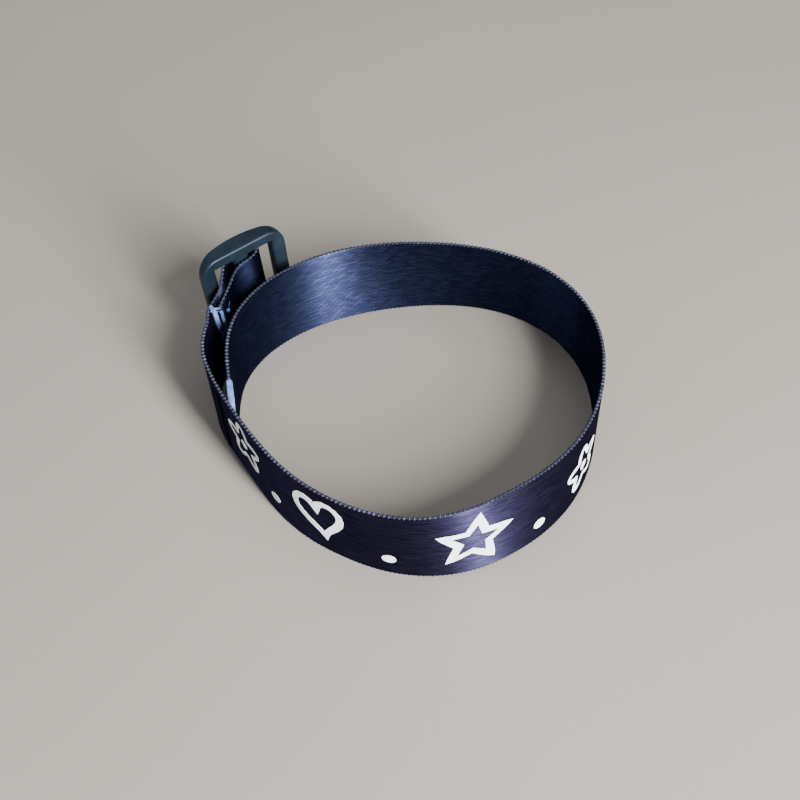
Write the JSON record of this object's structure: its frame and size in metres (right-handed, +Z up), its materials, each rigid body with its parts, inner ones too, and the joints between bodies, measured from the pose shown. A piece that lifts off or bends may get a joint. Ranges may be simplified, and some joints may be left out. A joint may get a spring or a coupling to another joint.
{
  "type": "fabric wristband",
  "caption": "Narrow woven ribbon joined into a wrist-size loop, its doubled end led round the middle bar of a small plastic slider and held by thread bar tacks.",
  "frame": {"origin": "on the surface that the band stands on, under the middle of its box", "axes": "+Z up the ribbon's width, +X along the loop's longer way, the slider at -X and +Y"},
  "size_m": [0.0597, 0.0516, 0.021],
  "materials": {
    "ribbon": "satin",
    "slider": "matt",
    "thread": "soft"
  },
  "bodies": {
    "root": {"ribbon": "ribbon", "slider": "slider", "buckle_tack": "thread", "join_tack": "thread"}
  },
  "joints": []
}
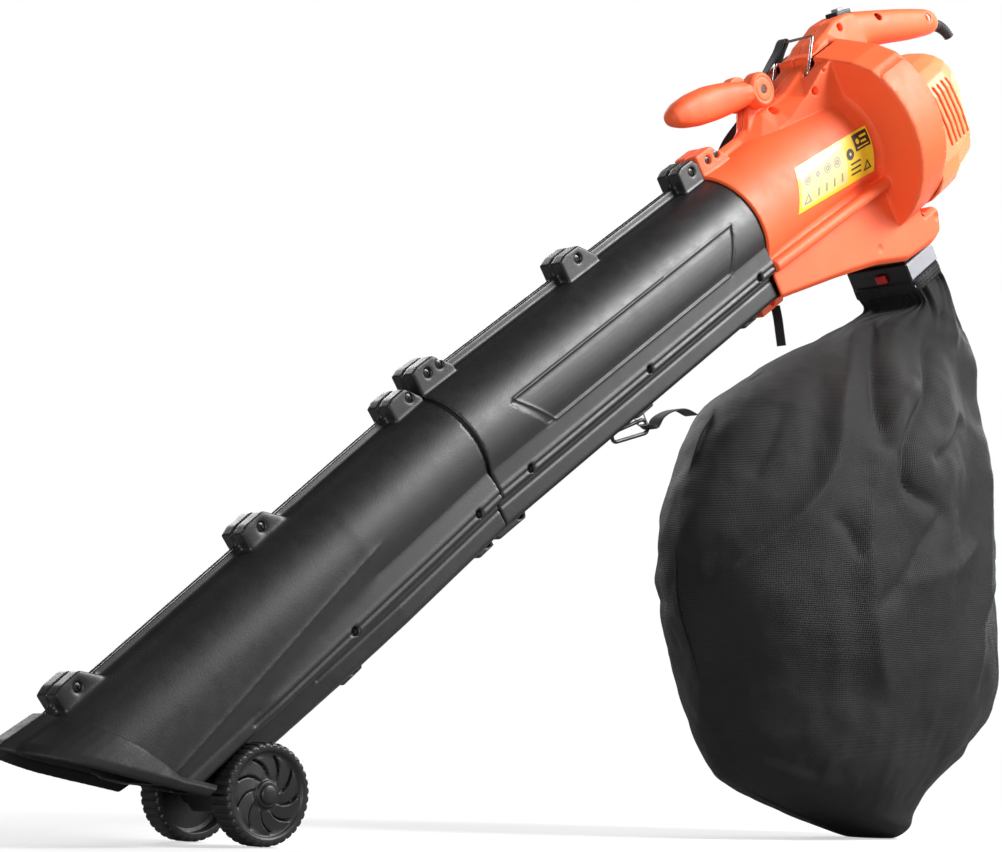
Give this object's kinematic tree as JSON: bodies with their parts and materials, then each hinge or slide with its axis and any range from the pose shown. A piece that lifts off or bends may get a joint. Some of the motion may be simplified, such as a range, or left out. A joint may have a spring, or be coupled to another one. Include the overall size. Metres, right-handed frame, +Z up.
◆ ◆ ◆ ◆ ◆ ◆ ◆
What is expected
Repeat every record, exactly as written.

Reply
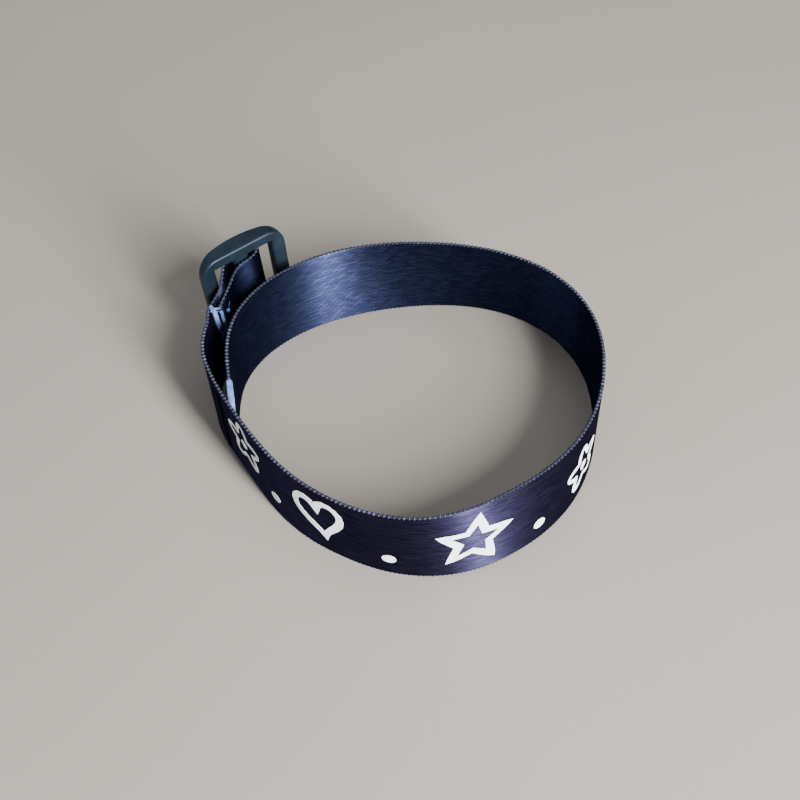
Write the JSON record of this object's structure: its frame and size in metres (right-handed, +Z up), its materials, each rigid body with its parts, inner ones too, and the joints between bodies, measured from the pose shown. A piece that lifts off or bends may get a joint. Ranges may be simplified, and some joints may be left out. A joint may get a spring or a coupling to another joint.
{
  "type": "fabric wristband",
  "caption": "Narrow woven ribbon joined into a wrist-size loop, its doubled end led round the middle bar of a small plastic slider and held by thread bar tacks.",
  "frame": {"origin": "on the surface that the band stands on, under the middle of its box", "axes": "+Z up the ribbon's width, +X along the loop's longer way, the slider at -X and +Y"},
  "size_m": [0.0597, 0.0516, 0.021],
  "materials": {
    "ribbon": "satin",
    "slider": "matt",
    "thread": "soft"
  },
  "bodies": {
    "root": {"ribbon": "ribbon", "slider": "slider", "buckle_tack": "thread", "join_tack": "thread"}
  },
  "joints": []
}
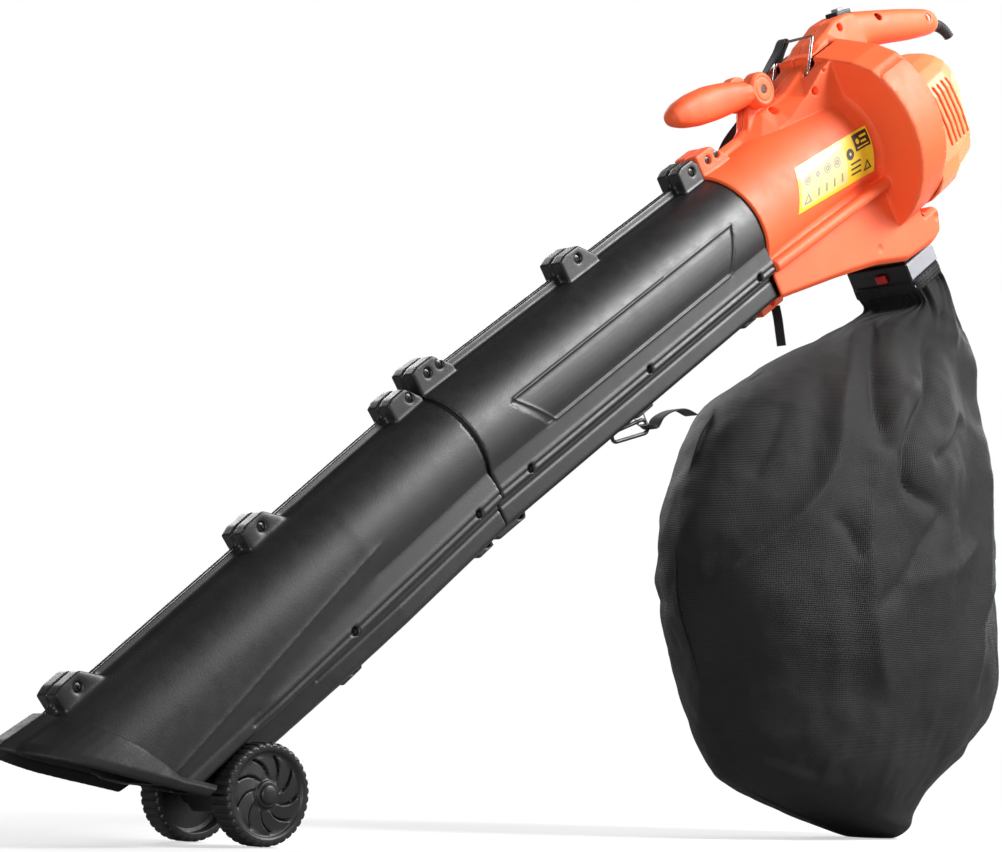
Give this object's kinematic tree as JSON: bodies with their parts and materials, then each hinge or slide with its axis and any range from the pose shown. A piece that lifts off or bends may get a joint. Some of the motion may be simplified, such as a range, or left out. A joint may have a spring, or be coupled to another one. Include the overall size. Metres, right-handed frame, +Z up.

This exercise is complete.